Petitioners argue that to enforce the provisions of the contracts would directly contravene the National Bank Act by limiting the unfettered discretion of national banks to dismiss or replace officers at will. They argue that the severance provisions in the instant case would functionally entitle Stockwell and Larose to exactly the same benefits and wages they are precluded from recovering as damages under the Act. Stockwell and Larose argue that the Act does not limit the right to contract for the severance benefits at issue. We agree.

The National Bank Act provides, in relevant part, that a properly created national bank shall have the power "to elect or appoint directors, and by its board of directors to appoint a president, vice president, cashier, and other officers, define their duties, require bonds of them and fix the penalty thereof, dismiss such officers or any of them at pleasure, and appoint others to fill their places." 12 U.S.C. § 24, para. 5 (1994).[1] Respondents also urge us to consider a regulation expanding on this section of the Code: "The board of directors of a national bank, pursuant to the fifth paragraph of 12 U.S.C. 24, may enter into employment contracts with its officers and employees upon reasonable terms and conditions." 12 C.F.R. § 7.5220 (1995).[2]

We do not agree with CNB that the severance provisions at issue tie the hands of the bank or effectively allow Stockwell and Larose to sue for damages based on their termination. Nor do we agree with CNB's assertion that a suit for damages based on wrongful termination is the same as a claim for breach of a contract to pay severance benefits. The contracts do not limit the ability of the bank to fire its officers: CNB can still fire its officers at will without giving rise to suits for damages based on the termination. Stockwell and Larose do not challenge the bank's decision to terminate their employment; they only challenge CNB's failure to honor the severance package negotiated under the contract.

CNB is free to enter contracts for employment without agreeing to payment of severance benefits on termination. But here, CNB expressly agreed that if it chose to terminate Stockwell and Larose, it would pay them certain severance benefits. The bank voluntarily used the promise of those benefits as one bargaining tool to secure Stockwell and Larose's continued employment during the five years before termination. Both parties having entered into and been bound by those contractual provisions, CNB cannot now unilaterally determine it will no longer be bound by the terms of the contract to the detriment of the other party.

Because there is no limitation on the power of a bank to remove its officers, this result is completely consistent with the provisions of the National Bank Act. Petitioner cites a Ninth Circuit decision as providing insight into the Act: the purpose of the fifth paragraph of section 24 "was to give [national banks] the greatest latitude possible to hire and fire their chief operating officers, in order to maintain the public trust." Mackey v. Pioneer Nat'l Bank, 867 F.2d 520, 526 (9th Cir.1989). "Public trust" is assuaged by filling major decision-making positions with individuals the bank deems more capable than those it terminates; the contracts at issue do not prevent the bank from so doing.

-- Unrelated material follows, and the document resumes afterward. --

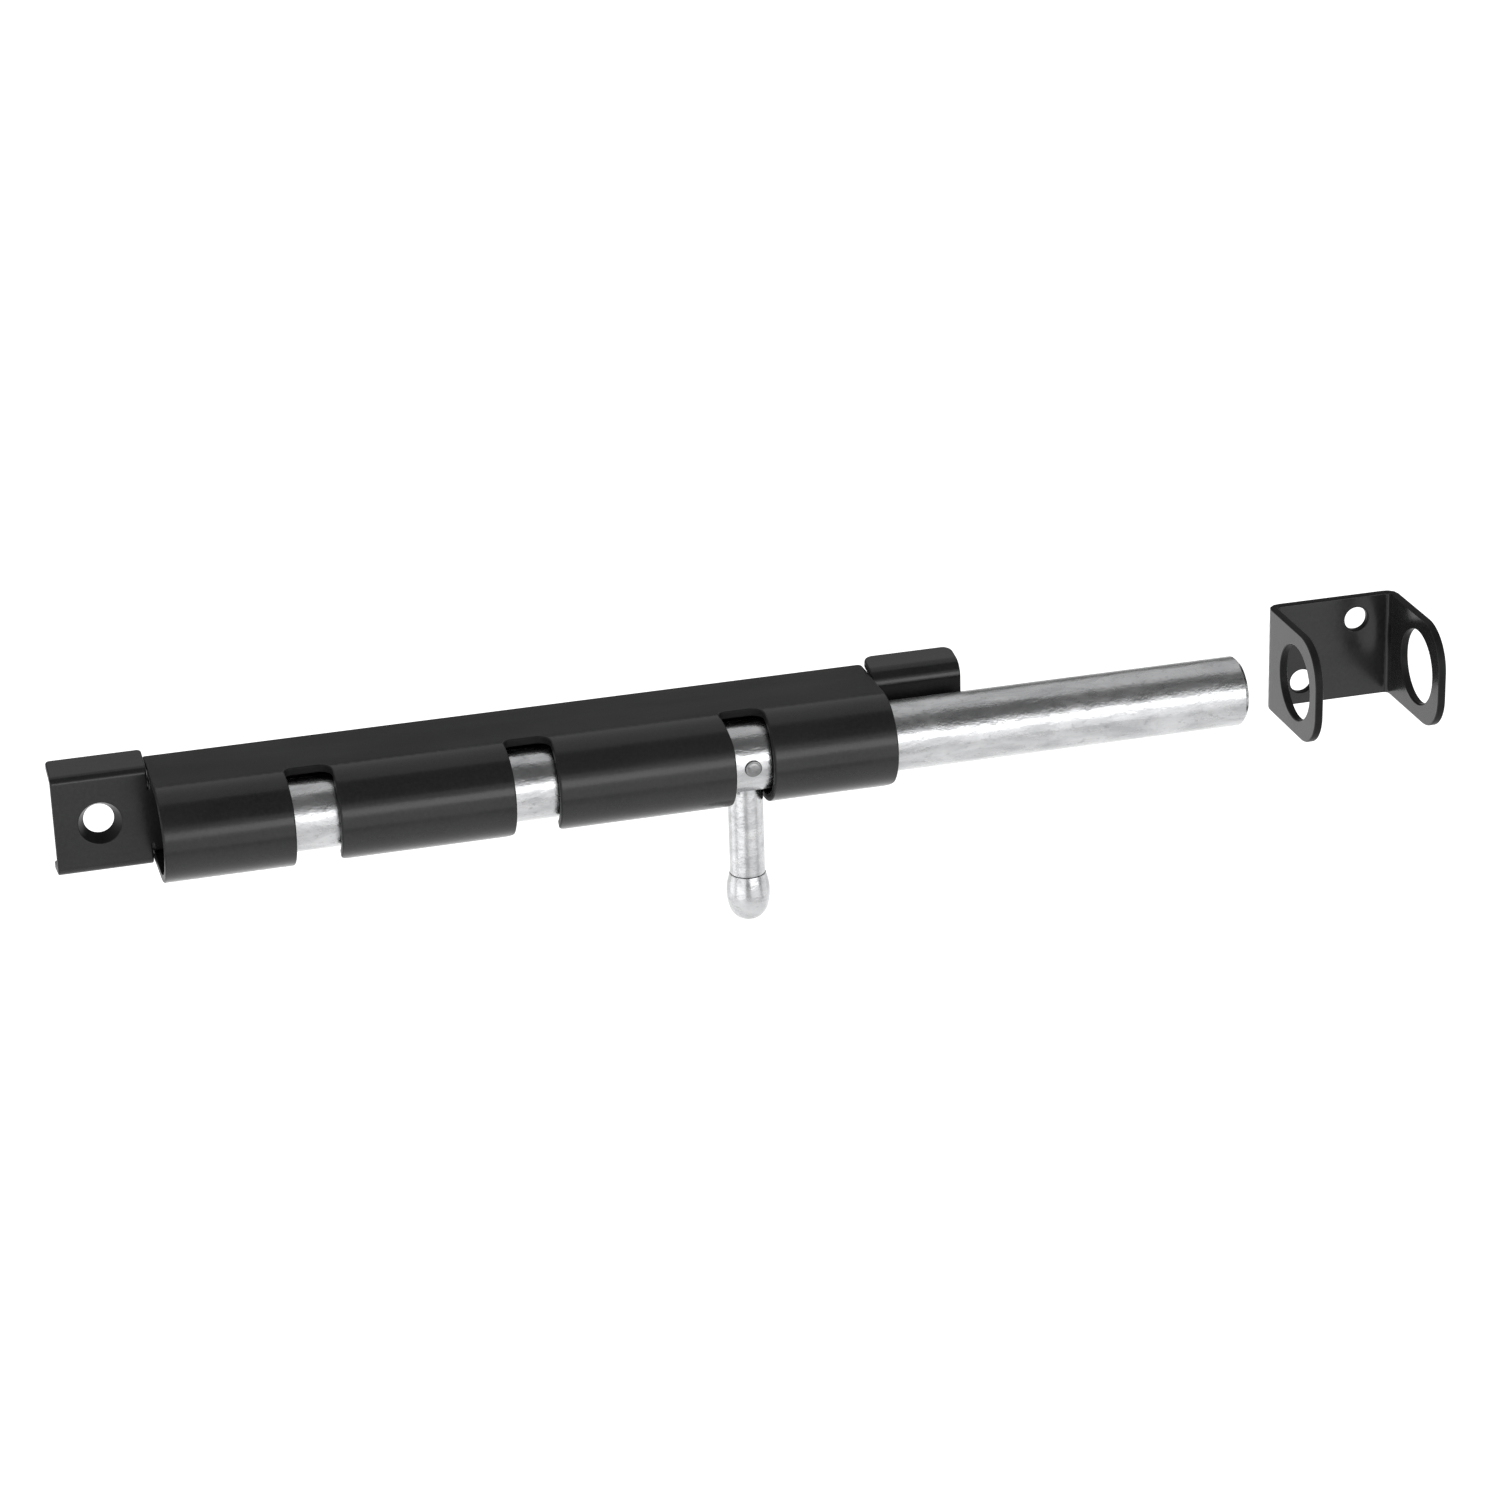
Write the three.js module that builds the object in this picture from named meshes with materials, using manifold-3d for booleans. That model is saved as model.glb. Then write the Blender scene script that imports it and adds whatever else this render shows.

Our decision that such contractual severance provisions do not undermine the intent of the Act is further supported by section 7.5220's explicit recognition that banks can enter into employment contracts with officers and employees "upon reasonable terms and conditions." Limiting the discretion of the bank to fire officers would constitute an unreasonable condition, but Stockwell and Larose[*587] do not challenge the ability of the bank to terminate them: they only fault the bank's failure to honor its contractually negotiated severance benefits.

The Second District Court of Appeal correctly refused to follow Bennett. That case, as well as the cases from other jurisdictions cited in CNB's brief, implicitly adds language to the National Bank Act which does not explicitly appear. Those courts read "dismiss at pleasure" as not only allowing banks to dismiss unwanted officers at pleasure, but also as allowing banks to void any contractually negotiated severance benefits. We see no such language in the Act; we rely, rather, on the statute's plain and explicit meaning. See Shelby Mut. Ins. Co. v. Smith, 556 So.2d 393, 395 (Fla.1990) ("The plain meaning of statutory language is the first consideration of statutory construction."). This Court has recognized that certain otherwise valid contracts can be void as against public policy or in violation of a statute, but only where the facts clearly establish a conflict. See, e.g. Chandris v. Yanakakis, 668 So.2d 180 (Fla. 1995); Dosdourian v. Carsten, 624 So.2d 241 (Fla.1993). Here, however, there is none. The statute requires that banks retain the power to terminate officers at will: CNB retains that power even though it must honor the severance contracts.

CNB cannot have the proverbial cake and eat it too. We do not read the National Bank Act to permit national banks to hold out lucrative contractual provisions in order to entice officers to work for them, and then hide behind a tenuous interpretation of the Act to get out of those provisions when they no longer need the officers. We find nothing in the underlying statute to compel us to hold otherwise.

For the reasons expressed, we approve the decision of the Second District Court of Appeals and disapprove Bennett.

It is so ordered.

KOGAN, C.J., and OVERTON, SHAW, GRIMES, WELLS and ANSTEAD, JJ., concur.

1 This section of the code is the same today as when Stockwell and Larose executed their contracts.
2 We recognize that the OCC removed the regulation from part 7 effective April 1 of this year. The OCC stated that other provisions make it clear that "the current `reasonable' standard is necessarily in effect, so it is unnecessary to reiterate the standard in this interpretive ruling." 61 Fed.Reg. 4849, 4860 (1996). We do not rely on the regulation in reaching our decision, but because of the OCC's statement, and because the regulation was in existence at the times in question, we use it as one more indicator of the intent behind the code section at the relevant times.